#### Information shown
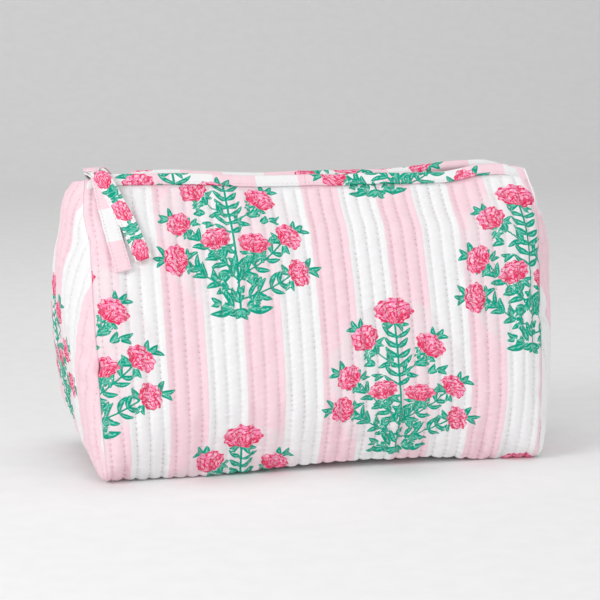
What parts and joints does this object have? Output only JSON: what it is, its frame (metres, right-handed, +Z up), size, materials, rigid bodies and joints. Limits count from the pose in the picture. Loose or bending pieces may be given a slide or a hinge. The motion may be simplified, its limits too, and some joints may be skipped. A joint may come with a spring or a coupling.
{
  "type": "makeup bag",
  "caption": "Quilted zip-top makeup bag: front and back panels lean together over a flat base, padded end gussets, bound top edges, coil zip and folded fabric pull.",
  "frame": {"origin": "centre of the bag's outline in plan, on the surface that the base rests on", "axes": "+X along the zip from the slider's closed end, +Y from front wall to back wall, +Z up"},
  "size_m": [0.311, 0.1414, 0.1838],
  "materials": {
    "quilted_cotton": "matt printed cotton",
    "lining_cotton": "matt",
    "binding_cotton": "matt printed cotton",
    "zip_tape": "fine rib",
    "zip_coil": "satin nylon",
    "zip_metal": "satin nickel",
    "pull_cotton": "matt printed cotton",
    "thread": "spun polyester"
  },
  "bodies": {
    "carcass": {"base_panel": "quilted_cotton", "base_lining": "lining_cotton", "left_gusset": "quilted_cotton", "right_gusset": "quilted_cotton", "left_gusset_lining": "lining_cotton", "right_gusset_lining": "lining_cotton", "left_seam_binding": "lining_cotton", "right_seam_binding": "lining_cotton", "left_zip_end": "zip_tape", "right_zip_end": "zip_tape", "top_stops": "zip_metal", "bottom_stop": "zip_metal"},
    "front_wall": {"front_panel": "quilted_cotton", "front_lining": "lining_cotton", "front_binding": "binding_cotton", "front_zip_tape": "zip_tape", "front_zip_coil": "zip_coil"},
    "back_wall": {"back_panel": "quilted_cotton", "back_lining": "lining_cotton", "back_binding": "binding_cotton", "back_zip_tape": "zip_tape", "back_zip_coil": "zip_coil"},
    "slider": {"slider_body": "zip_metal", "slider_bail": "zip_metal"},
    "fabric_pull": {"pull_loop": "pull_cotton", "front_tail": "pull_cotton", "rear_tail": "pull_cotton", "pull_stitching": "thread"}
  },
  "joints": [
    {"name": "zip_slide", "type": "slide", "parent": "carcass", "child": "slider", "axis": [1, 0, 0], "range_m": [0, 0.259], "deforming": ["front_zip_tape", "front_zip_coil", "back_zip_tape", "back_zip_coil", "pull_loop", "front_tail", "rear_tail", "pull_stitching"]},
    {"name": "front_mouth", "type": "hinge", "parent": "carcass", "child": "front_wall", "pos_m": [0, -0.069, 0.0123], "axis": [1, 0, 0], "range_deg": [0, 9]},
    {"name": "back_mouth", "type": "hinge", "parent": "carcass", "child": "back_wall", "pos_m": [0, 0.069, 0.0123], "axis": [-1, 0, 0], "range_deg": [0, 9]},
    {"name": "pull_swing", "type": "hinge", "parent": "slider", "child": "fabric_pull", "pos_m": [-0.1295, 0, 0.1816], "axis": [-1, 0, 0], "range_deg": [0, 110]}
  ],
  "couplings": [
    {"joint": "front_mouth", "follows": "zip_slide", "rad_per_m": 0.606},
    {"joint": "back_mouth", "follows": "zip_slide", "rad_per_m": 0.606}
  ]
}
########
What you should do — Reproduce the whole listing word for word.

Full solution —
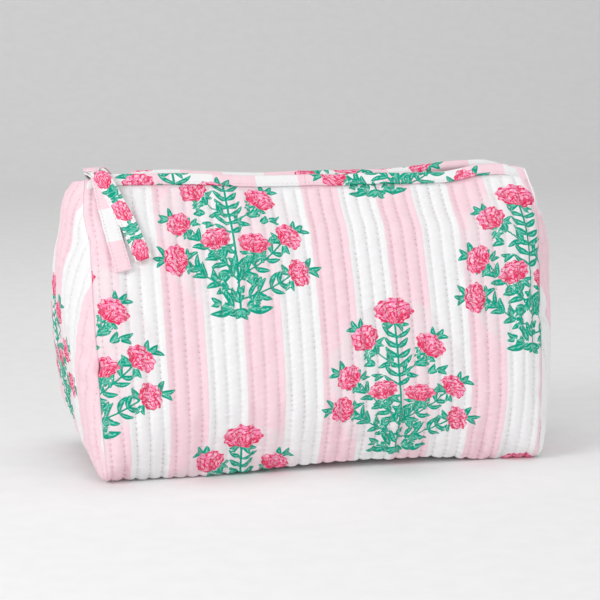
What parts and joints does this object have? Output only JSON: what it is, its frame (metres, right-handed, +Z up), size, materials, rigid bodies and joints. Limits count from the pose in the picture. Loose or bending pieces may be given a slide or a hinge. The motion may be simplified, its limits too, and some joints may be skipped. A joint may come with a spring or a coupling.
{
  "type": "makeup bag",
  "caption": "Quilted zip-top makeup bag: front and back panels lean together over a flat base, padded end gussets, bound top edges, coil zip and folded fabric pull.",
  "frame": {"origin": "centre of the bag's outline in plan, on the surface that the base rests on", "axes": "+X along the zip from the slider's closed end, +Y from front wall to back wall, +Z up"},
  "size_m": [0.311, 0.1414, 0.1838],
  "materials": {
    "quilted_cotton": "matt printed cotton",
    "lining_cotton": "matt",
    "binding_cotton": "matt printed cotton",
    "zip_tape": "fine rib",
    "zip_coil": "satin nylon",
    "zip_metal": "satin nickel",
    "pull_cotton": "matt printed cotton",
    "thread": "spun polyester"
  },
  "bodies": {
    "carcass": {"base_panel": "quilted_cotton", "base_lining": "lining_cotton", "left_gusset": "quilted_cotton", "right_gusset": "quilted_cotton", "left_gusset_lining": "lining_cotton", "right_gusset_lining": "lining_cotton", "left_seam_binding": "lining_cotton", "right_seam_binding": "lining_cotton", "left_zip_end": "zip_tape", "right_zip_end": "zip_tape", "top_stops": "zip_metal", "bottom_stop": "zip_metal"},
    "front_wall": {"front_panel": "quilted_cotton", "front_lining": "lining_cotton", "front_binding": "binding_cotton", "front_zip_tape": "zip_tape", "front_zip_coil": "zip_coil"},
    "back_wall": {"back_panel": "quilted_cotton", "back_lining": "lining_cotton", "back_binding": "binding_cotton", "back_zip_tape": "zip_tape", "back_zip_coil": "zip_coil"},
    "slider": {"slider_body": "zip_metal", "slider_bail": "zip_metal"},
    "fabric_pull": {"pull_loop": "pull_cotton", "front_tail": "pull_cotton", "rear_tail": "pull_cotton", "pull_stitching": "thread"}
  },
  "joints": [
    {"name": "zip_slide", "type": "slide", "parent": "carcass", "child": "slider", "axis": [1, 0, 0], "range_m": [0, 0.259], "deforming": ["front_zip_tape", "front_zip_coil", "back_zip_tape", "back_zip_coil", "pull_loop", "front_tail", "rear_tail", "pull_stitching"]},
    {"name": "front_mouth", "type": "hinge", "parent": "carcass", "child": "front_wall", "pos_m": [0, -0.069, 0.0123], "axis": [1, 0, 0], "range_deg": [0, 9]},
    {"name": "back_mouth", "type": "hinge", "parent": "carcass", "child": "back_wall", "pos_m": [0, 0.069, 0.0123], "axis": [-1, 0, 0], "range_deg": [0, 9]},
    {"name": "pull_swing", "type": "hinge", "parent": "slider", "child": "fabric_pull", "pos_m": [-0.1295, 0, 0.1816], "axis": [-1, 0, 0], "range_deg": [0, 110]}
  ],
  "couplings": [
    {"joint": "front_mouth", "follows": "zip_slide", "rad_per_m": 0.606},
    {"joint": "back_mouth", "follows": "zip_slide", "rad_per_m": 0.606}
  ]
}